In our study, there was evidence of increased mortality risk for patients with CKF. Such patients have weaker immune systems, which can explain the increased risk of SARS-CoV-2 mortality by increasing the level of kidney dysfunction [31].
It is well known that NLR is a significant prognostic factor of respiratory and systemic infection [32, 33]. Our study strengthens the role of NLR as a fast, simple and easily measured inflammatory biomarker [33]. Furthermore, we also observed elevated D-dimer levels for non-survivors (Figure 1). The association between increased D-dimers and severe SARS-CoV-2 infection may in part be explained by the interplay between inflammatory response and activation of coagulation. In SARS-CoV-2 patients, D-dimer level is included, especially in the early phase of the disease, as a test to detect severe complications such as deep vein thrombosis or pulmonary embolism (DVT/PE) [34]. The cut-off value of 500 µg/l is intended to exclude PE in otherwise healthy patients [35]. However, the age-adjusted cut-off defined as age × 10 was demonstrated to exclude PE in patients aged 50 years old or older [35, 36]. In our study, the estimated cut-off value for D-dimer was found to be 855, in line with the age-adjusted cut-off. In order to identify severe complications such as acute DVT/PE, D-dimer monitoring is advisable from the first week after symptoms’ onset [37]. Since many SARS-CoV-2 patients showed underlying diseases that may trigger an increase in D-dimer levels, we suggest integrating D-dimer with other parameters such as NLR > 7, the ratio PaO2/FIO2 and the occurrence of other underlying medical conditions, e.g. diabetes, dementia and CKF. We demonstrated the optimal prognostic value represented by the joint clinical evaluation of all these factors already in the first week of follow-up.
The day-to-day follow-up is the main strength of this study, which allowed the ongoing laboratory and clinical data collection, typical of the patient’s initial classification and emergency context.
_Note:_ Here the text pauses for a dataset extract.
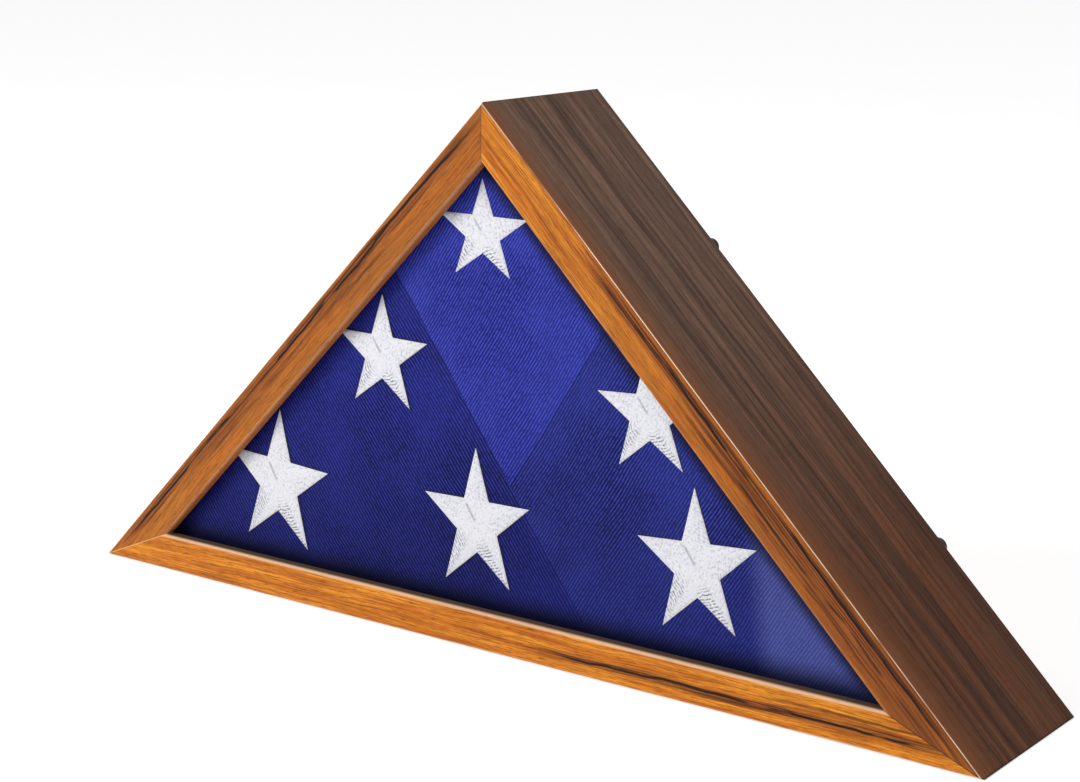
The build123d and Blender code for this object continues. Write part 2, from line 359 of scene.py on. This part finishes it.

Our study’s main limitation regards the small sample size, which is, however, the total population referred to Partinico COVID Hospital and reflects the extent of the epidemic at the very early stage in the province of Palermo. For best data interpretation, it should be considered that the small sample size can affect the estimates’ precision, as shown by wider confidence intervals. Secondly, missing data in many clinical and laboratory findings prevented us from including them in the statistical analysis.
Despite the evolution of sophisticated adjuncts to healthcare and the improvements of structured critical care systems, the multidisciplinary medical emergency approach and detailed and continuous data collection play a crucial role in detecting significant prognostic factors and improving SARS-CoV-2 infection outcomes in old patients.
The in-depth knowledge of the complete clinical course of SARS-CoV-2 is essential in monitoring and treating the disease in a hospital setting and contributes to improving the patients’ home management, especially older ones with frailty, such as those with dementia and/or diabetes. It has been shown that patients with dementia are at a higher risk of neuropsychiatric disorders due to social isolation and shelter-in-place orders [38, 39] and that SARS-CoV-2 patients affected by diabetes experience deterioration of lifestyle and disruption of their periodic monitoring [40]. Further research may arise from the cooperation with primary health care with the aim to monitor discharged patients and assess the long-term COVID19 impact.